_Brief_
Every line from the first one to the line containing "rim_edge_round = 0.3; // [0.1:0.05:0.45]" should be echoed exactly; leave out the rest.

_Data provided_
================

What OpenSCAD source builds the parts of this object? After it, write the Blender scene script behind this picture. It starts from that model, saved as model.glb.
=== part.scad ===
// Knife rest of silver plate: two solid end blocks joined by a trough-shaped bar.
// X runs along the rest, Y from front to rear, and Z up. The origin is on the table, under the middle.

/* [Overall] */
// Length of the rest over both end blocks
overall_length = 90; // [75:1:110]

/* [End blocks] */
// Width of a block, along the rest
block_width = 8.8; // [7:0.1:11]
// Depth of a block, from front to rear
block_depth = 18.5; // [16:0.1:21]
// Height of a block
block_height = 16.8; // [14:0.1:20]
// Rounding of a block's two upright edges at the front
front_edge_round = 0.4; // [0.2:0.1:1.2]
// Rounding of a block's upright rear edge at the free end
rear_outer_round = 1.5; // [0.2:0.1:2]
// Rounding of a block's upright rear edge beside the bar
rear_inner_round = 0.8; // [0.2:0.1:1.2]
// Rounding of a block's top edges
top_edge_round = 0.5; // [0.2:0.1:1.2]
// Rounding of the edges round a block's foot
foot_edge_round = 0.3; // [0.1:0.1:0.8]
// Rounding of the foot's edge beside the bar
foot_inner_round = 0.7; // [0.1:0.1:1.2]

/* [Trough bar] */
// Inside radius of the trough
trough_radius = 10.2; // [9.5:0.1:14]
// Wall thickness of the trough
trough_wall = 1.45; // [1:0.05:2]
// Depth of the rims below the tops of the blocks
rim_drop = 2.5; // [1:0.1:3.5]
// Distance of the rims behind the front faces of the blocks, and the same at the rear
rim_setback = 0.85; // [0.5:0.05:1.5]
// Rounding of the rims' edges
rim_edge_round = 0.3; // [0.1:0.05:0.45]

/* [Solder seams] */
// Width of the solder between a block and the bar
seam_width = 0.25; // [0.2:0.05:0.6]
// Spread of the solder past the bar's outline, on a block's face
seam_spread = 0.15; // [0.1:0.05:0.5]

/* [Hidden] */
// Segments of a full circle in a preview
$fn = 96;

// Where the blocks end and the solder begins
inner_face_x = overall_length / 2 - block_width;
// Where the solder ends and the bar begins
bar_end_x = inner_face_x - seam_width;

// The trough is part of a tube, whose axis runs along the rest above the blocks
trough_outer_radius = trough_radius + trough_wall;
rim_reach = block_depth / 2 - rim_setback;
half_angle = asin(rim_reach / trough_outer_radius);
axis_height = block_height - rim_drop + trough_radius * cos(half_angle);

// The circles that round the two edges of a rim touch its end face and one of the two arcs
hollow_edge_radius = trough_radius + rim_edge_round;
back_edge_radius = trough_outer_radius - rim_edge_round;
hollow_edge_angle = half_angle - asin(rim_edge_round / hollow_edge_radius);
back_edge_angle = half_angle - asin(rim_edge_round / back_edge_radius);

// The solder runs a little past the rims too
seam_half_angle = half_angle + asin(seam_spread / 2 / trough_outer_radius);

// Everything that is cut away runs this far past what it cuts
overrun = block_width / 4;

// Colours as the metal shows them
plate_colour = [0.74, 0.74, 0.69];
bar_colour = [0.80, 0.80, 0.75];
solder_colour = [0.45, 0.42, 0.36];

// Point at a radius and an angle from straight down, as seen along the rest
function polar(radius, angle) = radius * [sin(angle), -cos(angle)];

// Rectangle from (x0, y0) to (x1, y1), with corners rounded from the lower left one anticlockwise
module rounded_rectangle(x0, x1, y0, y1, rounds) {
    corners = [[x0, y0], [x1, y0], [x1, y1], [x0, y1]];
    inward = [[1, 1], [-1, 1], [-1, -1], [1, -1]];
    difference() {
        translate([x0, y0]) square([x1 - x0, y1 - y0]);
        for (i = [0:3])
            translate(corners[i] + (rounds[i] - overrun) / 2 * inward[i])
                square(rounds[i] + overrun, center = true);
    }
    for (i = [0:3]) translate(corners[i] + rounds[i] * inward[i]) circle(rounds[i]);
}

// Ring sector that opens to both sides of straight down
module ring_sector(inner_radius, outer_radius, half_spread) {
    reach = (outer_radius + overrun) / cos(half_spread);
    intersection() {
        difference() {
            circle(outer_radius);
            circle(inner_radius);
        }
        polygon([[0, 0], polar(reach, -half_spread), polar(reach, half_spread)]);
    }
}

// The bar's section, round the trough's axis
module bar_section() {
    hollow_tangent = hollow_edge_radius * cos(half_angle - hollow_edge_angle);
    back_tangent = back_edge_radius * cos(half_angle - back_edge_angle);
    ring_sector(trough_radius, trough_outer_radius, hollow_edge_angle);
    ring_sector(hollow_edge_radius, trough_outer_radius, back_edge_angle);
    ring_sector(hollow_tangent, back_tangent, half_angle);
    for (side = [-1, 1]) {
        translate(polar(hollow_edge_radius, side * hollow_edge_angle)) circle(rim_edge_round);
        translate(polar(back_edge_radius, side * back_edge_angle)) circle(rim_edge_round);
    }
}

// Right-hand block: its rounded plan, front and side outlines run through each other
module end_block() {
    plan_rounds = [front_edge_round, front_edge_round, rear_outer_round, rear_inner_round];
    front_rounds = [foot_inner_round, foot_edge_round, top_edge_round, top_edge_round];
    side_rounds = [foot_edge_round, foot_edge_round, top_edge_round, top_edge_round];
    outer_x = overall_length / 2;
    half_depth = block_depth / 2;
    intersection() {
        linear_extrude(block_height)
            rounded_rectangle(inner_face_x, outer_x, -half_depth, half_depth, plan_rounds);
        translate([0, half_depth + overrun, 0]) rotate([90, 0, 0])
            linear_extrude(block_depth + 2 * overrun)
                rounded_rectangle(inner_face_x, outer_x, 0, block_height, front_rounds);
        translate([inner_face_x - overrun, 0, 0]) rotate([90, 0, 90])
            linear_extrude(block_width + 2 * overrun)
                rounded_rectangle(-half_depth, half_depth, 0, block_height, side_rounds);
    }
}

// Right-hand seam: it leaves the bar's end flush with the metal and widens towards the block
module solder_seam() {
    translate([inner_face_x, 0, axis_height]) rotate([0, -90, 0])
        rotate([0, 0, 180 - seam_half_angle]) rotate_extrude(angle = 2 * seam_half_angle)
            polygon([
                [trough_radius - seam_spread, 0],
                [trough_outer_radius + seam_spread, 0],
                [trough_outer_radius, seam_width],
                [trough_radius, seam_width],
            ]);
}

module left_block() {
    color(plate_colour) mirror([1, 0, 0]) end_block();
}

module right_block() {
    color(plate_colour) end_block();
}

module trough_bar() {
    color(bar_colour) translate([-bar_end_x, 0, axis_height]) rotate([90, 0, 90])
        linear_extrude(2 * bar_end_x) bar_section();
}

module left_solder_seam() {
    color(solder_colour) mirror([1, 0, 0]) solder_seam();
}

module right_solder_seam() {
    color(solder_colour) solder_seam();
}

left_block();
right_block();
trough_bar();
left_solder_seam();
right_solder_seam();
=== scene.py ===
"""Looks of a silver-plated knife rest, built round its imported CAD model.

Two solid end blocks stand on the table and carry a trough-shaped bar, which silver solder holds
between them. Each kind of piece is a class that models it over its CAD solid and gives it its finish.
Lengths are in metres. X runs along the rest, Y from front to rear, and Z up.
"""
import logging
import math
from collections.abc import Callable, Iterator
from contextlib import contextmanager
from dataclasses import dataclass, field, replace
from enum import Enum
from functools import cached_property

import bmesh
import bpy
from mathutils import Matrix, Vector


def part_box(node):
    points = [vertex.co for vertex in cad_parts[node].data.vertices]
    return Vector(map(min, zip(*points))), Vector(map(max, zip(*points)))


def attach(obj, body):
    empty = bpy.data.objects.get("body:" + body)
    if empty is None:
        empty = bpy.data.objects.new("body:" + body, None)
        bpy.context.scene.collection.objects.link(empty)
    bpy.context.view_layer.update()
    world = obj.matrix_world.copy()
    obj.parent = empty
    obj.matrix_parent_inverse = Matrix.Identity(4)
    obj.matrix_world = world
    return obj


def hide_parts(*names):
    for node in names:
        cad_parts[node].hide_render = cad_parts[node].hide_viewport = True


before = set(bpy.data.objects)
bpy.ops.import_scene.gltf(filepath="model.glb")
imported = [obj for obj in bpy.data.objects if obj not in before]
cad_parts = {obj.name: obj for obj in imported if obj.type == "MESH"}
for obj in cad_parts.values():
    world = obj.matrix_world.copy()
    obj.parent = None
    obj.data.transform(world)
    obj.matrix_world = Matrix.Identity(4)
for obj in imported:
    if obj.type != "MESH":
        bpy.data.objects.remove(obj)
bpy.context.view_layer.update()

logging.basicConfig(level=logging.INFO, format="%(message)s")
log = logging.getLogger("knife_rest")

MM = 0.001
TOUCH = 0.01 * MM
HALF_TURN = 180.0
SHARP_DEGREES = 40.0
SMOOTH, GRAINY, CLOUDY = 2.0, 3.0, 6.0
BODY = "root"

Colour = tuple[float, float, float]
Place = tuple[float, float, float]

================

_Exercise answer_
What OpenSCAD source builds the parts of this object? After it, write the Blender scene script behind this picture. It starts from that model, saved as model.glb.
=== part.scad ===
// Knife rest of silver plate: two solid end blocks joined by a trough-shaped bar.
// X runs along the rest, Y from front to rear, and Z up. The origin is on the table, under the middle.

/* [Overall] */
// Length of the rest over both end blocks
overall_length = 90; // [75:1:110]

/* [End blocks] */
// Width of a block, along the rest
block_width = 8.8; // [7:0.1:11]
// Depth of a block, from front to rear
block_depth = 18.5; // [16:0.1:21]
// Height of a block
block_height = 16.8; // [14:0.1:20]
// Rounding of a block's two upright edges at the front
front_edge_round = 0.4; // [0.2:0.1:1.2]
// Rounding of a block's upright rear edge at the free end
rear_outer_round = 1.5; // [0.2:0.1:2]
// Rounding of a block's upright rear edge beside the bar
rear_inner_round = 0.8; // [0.2:0.1:1.2]
// Rounding of a block's top edges
top_edge_round = 0.5; // [0.2:0.1:1.2]
// Rounding of the edges round a block's foot
foot_edge_round = 0.3; // [0.1:0.1:0.8]
// Rounding of the foot's edge beside the bar
foot_inner_round = 0.7; // [0.1:0.1:1.2]

/* [Trough bar] */
// Inside radius of the trough
trough_radius = 10.2; // [9.5:0.1:14]
// Wall thickness of the trough
trough_wall = 1.45; // [1:0.05:2]
// Depth of the rims below the tops of the blocks
rim_drop = 2.5; // [1:0.1:3.5]
// Distance of the rims behind the front faces of the blocks, and the same at the rear
rim_setback = 0.85; // [0.5:0.05:1.5]
// Rounding of the rims' edges
rim_edge_round = 0.3; // [0.1:0.05:0.45]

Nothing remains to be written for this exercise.